The Sanhedrin found this to be good advice, so you were flogged and sent away with orders not to speak in Jesus’ name. Of course, you didn’t know what Gamaliel said, so you didn’t know they would be watching to see if the flogging and the threats shut you down, that this was a test of sorts to see whether or not God was with you.
All you knew was, God was with you, and you counted it a joy to suffer for his name, so you kept going. I must say, it is a mystery to me that you would count your suffering a joy. I never come close to mastering that kind of joy, but I do note how different this is—your grand smile after a beating compared to the sour frown you gave that girl in the courtyard when you said the words, “I do not know Him.” I don’t think it is the actual suffering that fills you with joy; it is the fact that you remained faithful this time around. And, it is the knowledge that you were not abandoned in the dark hour, that the Spirit remained with you, even in your suffering, which was so radically different than the self-inflicted isolation a denial creates. And, I think your joy comes from the fact that you were counted worthy of this test, and from knowing that you belong with this Name, no matter what comes.
So, it was you, Peter, who proved it by your courage and determination, not just to Gamaliel and the Sanhedrin, but to us, that God is alive and God is moving . Okay, well, not just you alone. It was the other apostles too. It was Stephen. And Lydia. It was Paul.
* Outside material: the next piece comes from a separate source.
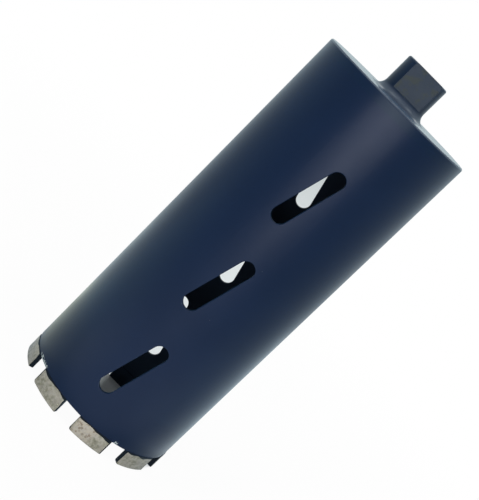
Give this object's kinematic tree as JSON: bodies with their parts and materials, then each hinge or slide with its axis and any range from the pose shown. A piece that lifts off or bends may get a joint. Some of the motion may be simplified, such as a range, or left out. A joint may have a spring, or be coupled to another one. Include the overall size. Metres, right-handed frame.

It was Priscilla and Aquila. It was every believer who believed and lived and loved by the Spirit of God. It was the person who taught me the faith and the person who taught each of you. Not just back then, but throughout the ages and all the way to today, it’s been through people of faith that the Holy Spirit continues to tell the tale: “God is alive.”
Notice how it was never the arrogant folks who gifted us with the faith. It was not the people who shouted their opinions or flaunted their apologetics or went to war against the culture or screamed at the opponents. It was the gently courageous folk who carried the aroma of Christ into their ordinary living that brought us to God and brought God to us. There was, you might say, a Spirit inside them that called to us.
Peter, we’re wondering if we might have a bit of that courage you came to know so well. Like you, we hope the way of the cross has purged us of conceit and opened up a roomier space for Spirit to dwell. May we share in your confidence, join you in your work, and grab hands with the Spirit, knowing that together we will witness many wonders. Amen.